東北の地銀・第二地銀 3月期決算は10行増益5行減益 与信費用が圧縮傾向

東北の地方銀行と第二地銀15行の2023年3月期決算が出そろった。過去最高益を更新した七十七銀行含む10行が単体ベースで増益、5行が減益となった。純利益の合計はきらやか銀行の大幅赤字が全体を押し下げ、前期比13・9%減の478億円。外国債券の価格が下落した影響などで国債等債券損益で赤字が相次いだ一方、低水準の企業倒産を背景に与信関係費用の圧縮傾向が続き、店舗統合など経費削減も寄与した。

 各行の主な決算内容は表の通り。

 純利益が前期比17・3%増えた七十七銀の小林英文頭取は「新型コロナや仕入れ価格上昇に伴う運転資金ニーズと、不動産設備投資の資金需要を積極的に把握し、貸出金が増えた」と増益要因を総括した。

 減益となった東邦銀行は、海外の金利上昇で価格が下落した外国債券を売却し損失処理した。佐藤稔頭取は「マーケット変動の影響が大きい1年だった」と振り返った。

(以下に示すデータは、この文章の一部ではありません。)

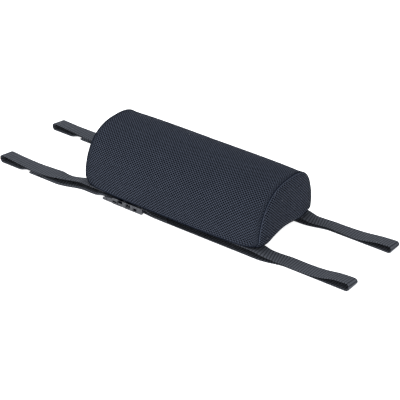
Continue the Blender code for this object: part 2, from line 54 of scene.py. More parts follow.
# Where the cushion lies, from the CAD nodes
leftEnd, rightEnd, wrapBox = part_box("cover_end_left"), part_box("cover_end_right"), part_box("cover_wrap_panel")
middleX = (leftEnd[0][0] + rightEnd[1][0]) / 2
middleY = (wrapBox[0][1] + wrapBox[1][1]) / 2
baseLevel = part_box("cover_base_front")[0][2]
halfLength = (rightEnd[1][0] - leftEnd[0][0]) / 2
endHalfDepth = (rightEnd[1][1] - rightEnd[0][1]) / 2
endHeight = rightEnd[1][2] - baseLevel
midHalfDepth = (wrapBox[1][1] - wrapBox[0][1]) / 2
midHeight = wrapBox[1][2] - baseLevel
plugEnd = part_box("front_buckle_plug")[0][0]


# ---- curves, grids and meshes ----

def easeIn(t):
    # smooth step of t, held at 0 and 1
    t = np.clip(t, 0, 1)
    return t * t * (3 - 2 * t)


def curveThrough(points, perSpan=14):
    # Catmull-Rom curve: each span is a cubic through its two ends, headed along their neighbours
    p = np.asarray(points, float)
    p = np.vstack([2 * p[0] - p[1], p, 2 * p[-1] - p[-2]])
    t = np.linspace(0, 1, perSpan, endpoint=False)[None, :, None]
    a, b, c, d = p[:-3, None], p[1:-2, None], p[2:-1, None], p[3:, None]
    square, cube = 2 * a - 5 * b + 4 * c - d, 3 * b - a - 3 * c + d
    spans = b + (c - a) * t / 2 + square * t ** 2 / 2 + cube * t ** 3 / 2
    return np.vstack([spans.reshape(-1, p.shape[1]), p[-2]])


def arcOf(centre, radius, first, last, count):
    # points on a circle between two angles in degrees
    a = np.radians(np.linspace(first, last, count))
    return np.stack([centre[0] + radius * np.cos(a), centre[1] + radius * np.sin(a)], -1)


def easedRise(start, end, count=16):
    # height goes over as half a cosine wave between two points
    t = np.linspace(0, 1, count)
    return np.stack([start[0] + (end[0] - start[0]) * t,
                     start[1] + (end[1] - start[1]) * (1 - np.cos(np.pi * t)) / 2], -1)


def evenly(points, step):
    # the same line with points a step apart
    points = np.asarray(points, float)
    gaps = np.linalg.norm(np.diff(points, axis=0), axis=1)
    points = points[np.r_[True, gaps > 1e-7]]
    run = np.r_[0, np.cumsum(np.linalg.norm(np.diff(points, axis=0), axis=1))]
    marks = np.linspace(0, run[-1], max(3, int(run[-1] / step) + 1))
    return np.stack([np.interp(marks, run, points[:, k]) for k in range(points.shape[1])], -1)


def gridFaces(rows, columns, ring=False, first=0):
    # quads of a grid numbered row by row; a ring joins its last column to its first
    r, c = np.meshgrid(np.arange(rows - 1), np.arange(columns if ring else columns - 1), indexing="ij")
    after = (c + 1) % columns
    return first + np.stack([r * columns + c, r * columns + after,
                             (r + 1) * columns + after, (r + 1) * columns + c], -1).reshape(-1, 4)


def makePiece(name, points, faces, cloth=None, material=None, sharp=None):
    # mesh object from arrays; cloth is each point's place on the flat fabric, in metres
    mesh = bpy.data.meshes.new(name)
    mesh.from_pydata(np.asarray(points).tolist(), [], [list(map(int, f)) for f in faces])
    if cloth is not None:
        corners = np.zeros(len(mesh.loops), np.int32)
        mesh.loops.foreach_get("vertex_index", corners)
        places = np.asarray(cloth, np.float32)[corners].ravel()
        mesh.uv_layers.new(name="cloth").data.foreach_set("uv", places)
    mesh.shade_smooth()
    if sharp:
        mesh.set_sharp_from_angle(angle=math.radians(sharp))
    if material:
        mesh.materials.append(material)
    piece = bpy.data.objects.new(name, mesh)
    bpy.context.scene.collection.objects.link(piece)
    return piece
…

 不良債権処理費など与信関係費用は10行で減少した。山形銀行は取引企業の債権分類がランクアップした結果、貸倒引当金の戻し入れ益があった。長谷川吉茂頭取は「丁寧な支援や経営改善を行ってきた結果だろう」と語った。

 昨年4月に青森銀と経営統合したみちのく銀行は、4億円超の戻し入れ益があった前期から一転、与信関係費用36億円を計上した。両行の共同持ち株会社プロクレアホールディングス(青森市)の成田晋社長は「統合に向けて基準を青森銀と統一したことで、差額が生じたため」と説明した。

 本業のもうけを示すコア業務純益は8行が増加、7行で減少と明暗が分かれた。前期比7・7%増となり、2月には公的資金を完済した北都銀行の伊藤新・頭取は「有価証券利息配当金の増加に加え、店舗統合などで経費削減が進んだ。コンサルティング営業の展開も寄与した」と語った。

 24年3月期は4行・1グループが増益、5行・2グループが減益を予想した。

 秋田銀行の新谷明弘頭取は増益を見込みつつ、実質無利子無担保の企業向け融資(ゼロゼロ融資)の返済が今後本格化することに触れ「急激に倒産が増える状況ではないと考えるが、楽観もできない」と述べた。

〔注〕単位は100万円。単体ベース、業績予想は連結。荘内と北都はフィデアHD、仙台ときらやかはじもとHD。青森とみちのくはプロクレアHDの業績予想。かっこ内は前期比増減%、与信関係費用は前期実績。▲はマイナス。△は戻し入れ益。きらやかは今期赤字のため純損益の比較はなし。